Solving equation with exponentials

Question

How to solve $ {z = x^y, x = y^z, y = z^x }$ for $ x, y $ and $ z? $

Is some sort of triple Lambert W to be introduced?

Done so far:

Taking logs,

$$ \log z = y \log x , \log x = z \log y , \log y = x \log z ; $$

Plug the third into second and that again into the first and simplify to get cyclically:

$$ x\, y \, z = x\, y \cdot log _y x = y\, z\cdot log _z y = z\, x\cdot log _x z = 1 ; $$

Then, how to proceed next?

Plots of $y= x^x$ and and $x \cdot y\, log_y x = 1 $ pass through (0,1) and (1,1).

So, is (x,y,z) = (1,1,1) the only solution?

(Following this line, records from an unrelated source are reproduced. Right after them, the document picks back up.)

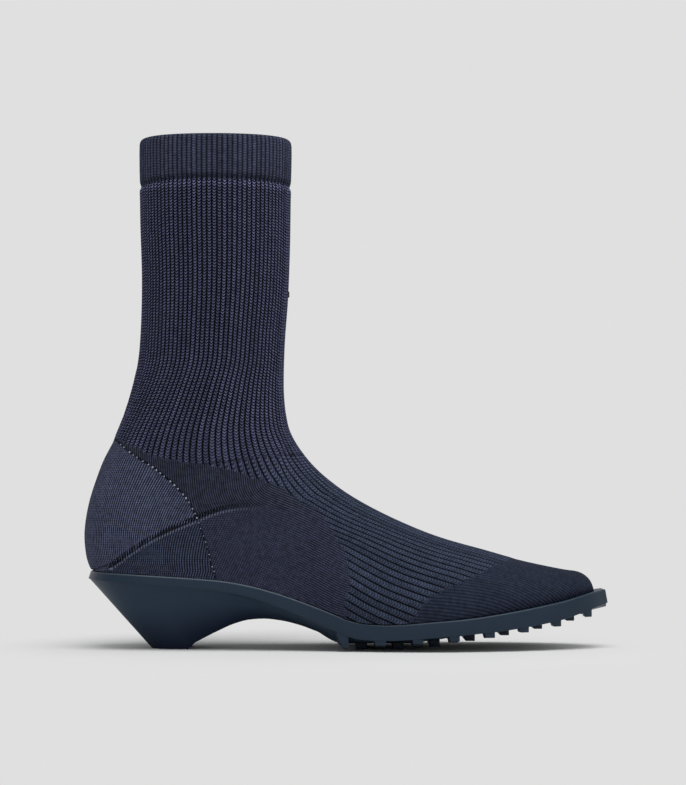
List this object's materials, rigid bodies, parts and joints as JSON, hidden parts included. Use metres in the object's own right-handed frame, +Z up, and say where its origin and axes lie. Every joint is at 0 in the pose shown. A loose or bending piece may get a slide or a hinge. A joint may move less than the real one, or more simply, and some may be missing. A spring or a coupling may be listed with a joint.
{
  "type": "knitted sock ankle boot",
  "caption": "Knitted pull-on sock boot with a ribbed shaft and turned cuff on a moulded rubber unit sole with a low tapered wedge heel, arched waist, toe ledge and lugged tread.",
  "frame": {"origin": "on the floor under the centre of the boot's bounding box, halfway from the back of the heel to the toe tip", "axes": "+X to the toe, +Y to the inner side of the foot, +Z up"},
  "size_m": [0.2657, 0.085, 0.2566],
  "materials": {
    "outsole": "satin moulded, dark teal navy",
    "insole": "matt dark textile over foam",
    "upper": "matt knitted yarn, dark navy"
  },
  "bodies": {
    "root": {"outsole": "outsole", "insole": "insole", "upper": "upper"}
  },
  "joints": []
}
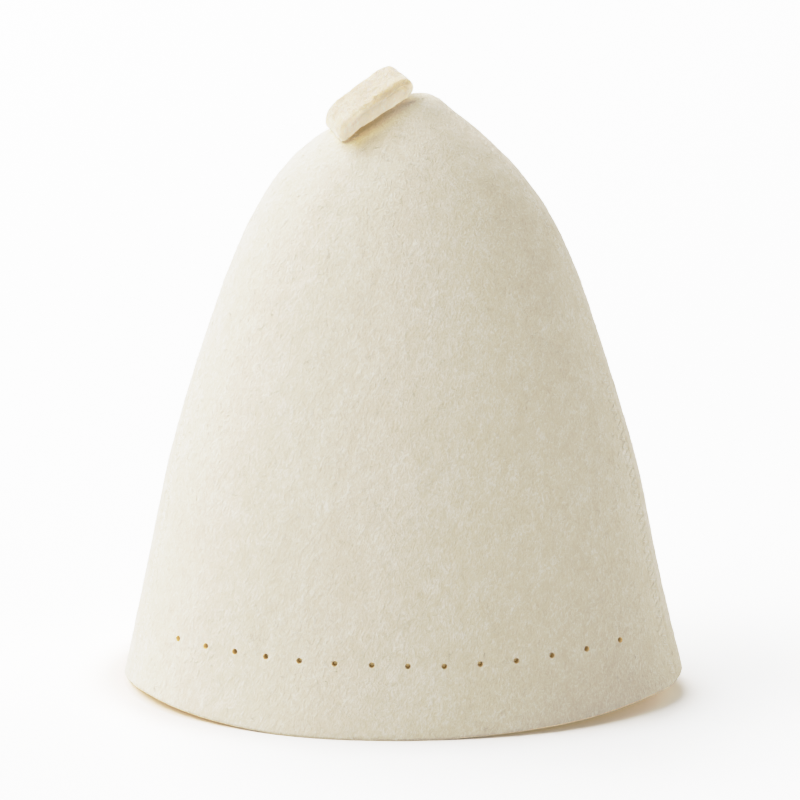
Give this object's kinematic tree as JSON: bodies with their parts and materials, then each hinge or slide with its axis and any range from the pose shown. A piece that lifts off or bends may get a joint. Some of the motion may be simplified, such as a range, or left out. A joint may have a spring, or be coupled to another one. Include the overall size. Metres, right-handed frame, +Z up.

My motivation for the post:

Solution of $ x^2 = 2^x $ has one more real root apart from inspection originated

solution x=2. Similarly there could be some other, may be complex roots at least.

Answer 1

Assuming all three variables are positive reals, let us rewrite the three equations as $\quad\sqrt[{\LARGE z}]z=y^y,$ $\sqrt[{\LARGE y}]y=x^x,\quad\sqrt[{\LARGE x}]x=z^z.~$ Then let us extract one expression for $z=z_1(x)$ from the last equation, and another one from the first two equations, $z=z(y)=z_2(x)$, since $y=y(x)$ from the second equation. Plotting them, we see that the two graphics intersect only for $x=1$.